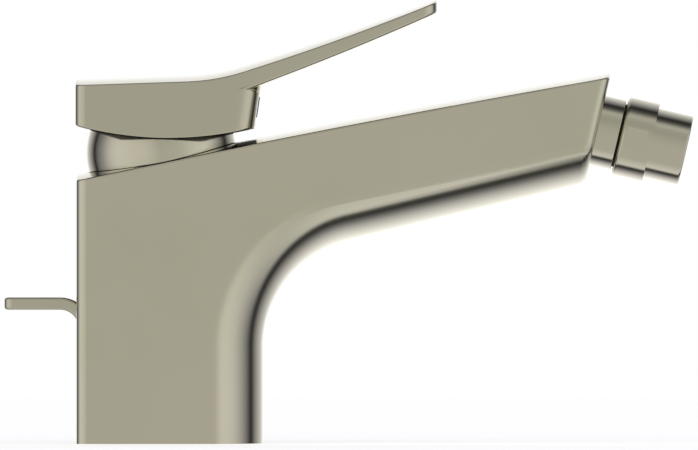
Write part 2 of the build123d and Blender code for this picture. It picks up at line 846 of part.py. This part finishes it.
def make_pop_up_rod():
    place = Pos(rod_axis_x, 0, 0)
    form = place * column(rod_radius, rod_bottom, guide_top)
    form += place * column(rod_spigot_radius, guide_top, guide_top + rod_spigot_length)
    return form - place * column(rod_socket_radius, rod_bottom, rod_bottom + rod_socket_depth)


def make_rod_guide():
    half = groove_width / 2 - fit
    form = block(-back_reach + fit, groove_floor_x - fit, half, guide_top - guide_height, guide_top)
    return form - Pos(rod_axis_x, 0, 0) * column(rod_radius + guide_clearance, 0, guide_top)


def port_rings(low):
    """Three seal rings, one for each port."""
    return Compound(children=[
        Pos(x, y, 0) * tube(port_radius + seal_ring_wall, port_radius, low, low + seal_ring_height)
        for x, y in port_places()
    ])


PIECES = {
    "body": make_body,
    "deck_seal": seal_form,
    "cartridge_base": make_cartridge_base,
    "base_seals": lambda: port_rings(cartridge_seat),
    "disc_seals": lambda: port_rings(plug_top - seal_ring_height),
    "fixed_disc": make_fixed_disc,
    "moving_disc": make_moving_disc,
    "disc_carrier": make_disc_carrier,
    "cartridge_shell": make_cartridge_shell,
    "cartridge_nut": make_cartridge_nut,
    "dome_o_ring": make_dome_o_ring,
    "dome_cover": make_dome_cover,
    "turret": make_turret,
    "pivot_pin": make_pivot_pin,
    "spindle": make_spindle,
    "lever_handle": make_lever_handle,
    "lever_screw": make_lever_screw,
    "index_plug": make_index_plug,
    "spout_collar": make_spout_collar,
    "neck_seal": make_neck_seal,
    "ball_seat": make_ball_seat,
    "ball_liner": make_ball_liner,
    "swivel_ball": make_swivel_ball,
    "swivel_ring": make_swivel_ring,
    "outlet_sleeve": make_outlet_sleeve,
    "aerator_gasket": make_aerator_gasket,
    "aerator_insert": make_aerator_insert,
    "aerator_mesh": make_aerator_mesh,
    "pop_up_lever": make_pop_up_lever,
    "pop_up_rod": make_pop_up_rod,
    "rod_guide": make_rod_guide,
}

os.makedirs("parts", exist_ok=True)
for name, make in PIECES.items():
    export_step(make(), f"parts/{name}.step")
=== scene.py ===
"""Looks of the single-lever bidet mixer: satin nickel in a plain white studio, seen from the side."""
import json
import math

import bpy
from mathutils import Matrix, Vector


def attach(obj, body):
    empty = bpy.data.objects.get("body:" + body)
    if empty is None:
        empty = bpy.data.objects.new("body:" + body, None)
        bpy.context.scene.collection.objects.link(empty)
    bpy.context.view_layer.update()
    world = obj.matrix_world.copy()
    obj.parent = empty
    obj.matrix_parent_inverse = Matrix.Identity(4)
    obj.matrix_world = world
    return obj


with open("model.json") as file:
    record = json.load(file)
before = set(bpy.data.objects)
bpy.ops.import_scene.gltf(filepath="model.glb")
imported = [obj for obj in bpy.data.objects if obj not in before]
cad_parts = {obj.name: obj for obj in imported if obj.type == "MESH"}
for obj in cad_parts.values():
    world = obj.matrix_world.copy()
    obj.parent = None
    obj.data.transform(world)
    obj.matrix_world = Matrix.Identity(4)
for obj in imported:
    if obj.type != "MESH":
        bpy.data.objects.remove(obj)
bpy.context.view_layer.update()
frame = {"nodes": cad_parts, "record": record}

MM = 0.001
FAR = 1.0  # past every face of the mixer
TINY = 1e-6  # keeps a division safe
HALF_TURN = 180.0
WHITE = (1, 1, 1, 1)

# Camera: the photograph's side view from far away. The picture is VIEW_WIDTH wide where
# it meets the mixer's near side. Lens and sensor are in millimetres.
VIEW_CENTRE = Vector((0.0565, 0.0, 0.0657))
VIEW_WIDTH = 0.2094
NEAR_SIDE = -0.022
LENS = 1000.0
SENSOR = 36.0
CLIP_NEAR = 0.05
CLIP_FAR = 40.0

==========

## GIVEN REQUEST
Answer with one number only: how many lines above contain the word "type".

## EXERCISE ANSWER
2